The medium-sized leather-wrapped steering wheel (with manual tilt-telescoping movement, where a power version might be expected) includes cruise control and secondary audio controls. A slide cover cloaks dual inline beverage holders between the front bucket seats when not in use. A hand-operated parking brake is nearby along with a redesigned for 2010, dual-level bin/adjustable arm rest. The good-sized glove box is not partitioned so large items can fit. The trunk-release button is conveniently located on the left-side dash, not the floor.
The dual zone ventilation/sound system center stack is also revamped utilizing small push buttons and two diminutive dials to monitor the dual climate zones. Not good. Bring back larger buttons and more dials. One likeable item is standard Sirius Satellite radio hardware (with the first six months of subscription free). Also exclusive is Ford's SYNC system, designed in tandem with Microsoft combining modern electronics together in a user-friendly format. It allows activation of the sound system (including a 6-disc CD player and MP3 port plug) and optional navigation screen through voice commands. Expect some trial and error periods for human adjustment to Sync and visa versa.

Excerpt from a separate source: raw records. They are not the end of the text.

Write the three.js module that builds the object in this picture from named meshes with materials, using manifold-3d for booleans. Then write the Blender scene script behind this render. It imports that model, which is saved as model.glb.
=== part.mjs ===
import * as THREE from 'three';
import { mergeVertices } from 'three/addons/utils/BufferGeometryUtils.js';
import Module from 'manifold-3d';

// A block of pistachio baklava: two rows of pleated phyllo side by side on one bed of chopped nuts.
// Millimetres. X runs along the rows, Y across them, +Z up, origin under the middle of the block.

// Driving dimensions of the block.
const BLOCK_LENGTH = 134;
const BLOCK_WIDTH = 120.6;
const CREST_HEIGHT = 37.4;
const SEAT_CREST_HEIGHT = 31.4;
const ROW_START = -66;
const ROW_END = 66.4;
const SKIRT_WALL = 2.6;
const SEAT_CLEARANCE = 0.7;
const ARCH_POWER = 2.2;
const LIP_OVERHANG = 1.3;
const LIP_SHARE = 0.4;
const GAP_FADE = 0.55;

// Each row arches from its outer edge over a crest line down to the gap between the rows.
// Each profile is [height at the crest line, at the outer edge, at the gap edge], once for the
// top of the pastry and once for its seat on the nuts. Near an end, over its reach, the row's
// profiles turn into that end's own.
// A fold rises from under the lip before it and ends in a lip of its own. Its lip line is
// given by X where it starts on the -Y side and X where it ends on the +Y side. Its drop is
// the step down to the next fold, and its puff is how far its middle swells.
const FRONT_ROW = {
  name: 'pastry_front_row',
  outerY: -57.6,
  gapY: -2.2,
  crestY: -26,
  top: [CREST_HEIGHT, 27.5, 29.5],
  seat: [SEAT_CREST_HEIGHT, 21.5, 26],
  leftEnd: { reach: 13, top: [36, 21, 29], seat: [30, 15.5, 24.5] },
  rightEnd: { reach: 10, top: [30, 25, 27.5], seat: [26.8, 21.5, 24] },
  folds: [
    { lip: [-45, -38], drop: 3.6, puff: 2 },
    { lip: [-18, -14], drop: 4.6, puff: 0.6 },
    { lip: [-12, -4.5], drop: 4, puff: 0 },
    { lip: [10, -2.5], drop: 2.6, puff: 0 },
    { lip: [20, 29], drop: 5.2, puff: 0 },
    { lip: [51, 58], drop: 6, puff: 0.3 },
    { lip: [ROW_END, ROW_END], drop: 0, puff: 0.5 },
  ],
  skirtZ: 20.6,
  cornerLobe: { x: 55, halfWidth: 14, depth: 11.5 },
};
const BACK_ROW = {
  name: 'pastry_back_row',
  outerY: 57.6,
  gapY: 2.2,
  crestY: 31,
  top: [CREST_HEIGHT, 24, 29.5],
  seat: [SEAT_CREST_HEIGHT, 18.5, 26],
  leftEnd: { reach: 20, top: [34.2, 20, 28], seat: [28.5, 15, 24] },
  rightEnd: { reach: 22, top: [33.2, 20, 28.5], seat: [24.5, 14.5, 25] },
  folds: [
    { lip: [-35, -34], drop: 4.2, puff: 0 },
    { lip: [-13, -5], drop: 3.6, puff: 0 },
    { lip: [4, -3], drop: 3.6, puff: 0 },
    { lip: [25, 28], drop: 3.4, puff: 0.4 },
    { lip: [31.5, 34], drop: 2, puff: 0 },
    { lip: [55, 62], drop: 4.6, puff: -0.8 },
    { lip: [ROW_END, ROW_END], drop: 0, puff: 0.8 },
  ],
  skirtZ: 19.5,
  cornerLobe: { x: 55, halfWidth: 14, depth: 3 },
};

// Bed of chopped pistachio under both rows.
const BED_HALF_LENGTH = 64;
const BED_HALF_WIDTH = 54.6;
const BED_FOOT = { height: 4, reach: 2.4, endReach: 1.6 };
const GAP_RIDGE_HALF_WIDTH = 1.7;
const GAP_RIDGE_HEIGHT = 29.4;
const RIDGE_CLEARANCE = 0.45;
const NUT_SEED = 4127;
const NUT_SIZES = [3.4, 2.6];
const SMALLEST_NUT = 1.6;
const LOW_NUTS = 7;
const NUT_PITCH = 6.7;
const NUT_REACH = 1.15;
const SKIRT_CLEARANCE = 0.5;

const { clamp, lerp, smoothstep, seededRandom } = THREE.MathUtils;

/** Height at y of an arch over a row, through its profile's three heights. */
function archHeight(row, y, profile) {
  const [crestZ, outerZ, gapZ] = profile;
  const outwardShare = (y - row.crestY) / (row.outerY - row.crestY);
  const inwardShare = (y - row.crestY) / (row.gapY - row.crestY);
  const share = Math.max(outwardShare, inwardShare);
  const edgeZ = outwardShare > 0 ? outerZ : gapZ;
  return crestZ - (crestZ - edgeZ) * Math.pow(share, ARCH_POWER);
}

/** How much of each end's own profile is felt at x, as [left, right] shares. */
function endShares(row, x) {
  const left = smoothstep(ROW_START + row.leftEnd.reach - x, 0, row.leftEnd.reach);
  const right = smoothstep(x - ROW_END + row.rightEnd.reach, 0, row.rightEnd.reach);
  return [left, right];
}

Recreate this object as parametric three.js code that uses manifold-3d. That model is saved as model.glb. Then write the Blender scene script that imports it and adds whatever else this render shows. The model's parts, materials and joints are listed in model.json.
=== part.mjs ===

Both head and tail light housings are narrow and wrap around to the sides. In front, Lincoln has updated the grille in 2010 with a split wing theme incorporating Lincoln's long signature cross front and center. The same logo is found on the trunk lid between the tail lights. The hood is raised and inch or so in the center and the higher plateau narrows towards the front. Dual exhausts come standard. The styling is best described as conservative elegance.
Our all-wheel-drive tester kept planted during cornering. While all-wheel drive adds a bit more weight, during Chicago winters its road-gripping nature is appreciated. Variable assist steering helps maneuver MKZ at lower speeds and its small turning radius comes in handy in tight parking lots. Lincoln reduced brake pedal travel in 2010 to better match the entry luxury competition. The Navigation package features BLIS (Blind Spot Information System) which illuminates an amber dot in the side view mirror when a vehicle travels in or travels through the blind spot. It's simple and effective technology.
Newly redesigned 2010 Ford products include an earth-friendly novelty: a cap less gas tank. When refueling at the pump, just insert the nozzle directly into the chamber tube and when finished, remove. A self-sealing design not only eliminates the need to manufacturer a twist cap, but cuts down the amount of fumes released into the atmosphere from the gas tank. Never again will MKZ be caught with a plastic cap on the roof as it spins away from the mini mart.
The MKZ's mid-size counterparts at Ford Motor Co. (Mercury Milan and Ford Fusion) both offer a game-changing gas-electric hybrid powertrain. It's the most fuel-efficient hybrid design from a domestic automaker. No official word yet if MKZ will become greener, but Ford's gas-electric hybrid certainly stacks up well against Toyota Camry's. Since MKZ needs a distinguished way to separate itself from the entry luxury pack, adding Ford's hybrid technology is a great place to start.
The MKZ powertrain warranty is good for six years or 70,000 miles (whichever comes first) while the bumper-to-bumper coverage of most other moving parts is four years or 50,000 miles. In recent years, Lincoln has increased the time horizon of its warranties. Notable safety features include front dual air bags, first and second-row, side impact airbags, side curtain air bags covering rows one and two, energy-absorbing steering column, electronic stability control, traction control and anti-lock brakes. Lincoln assembles the MKZ in Mexico.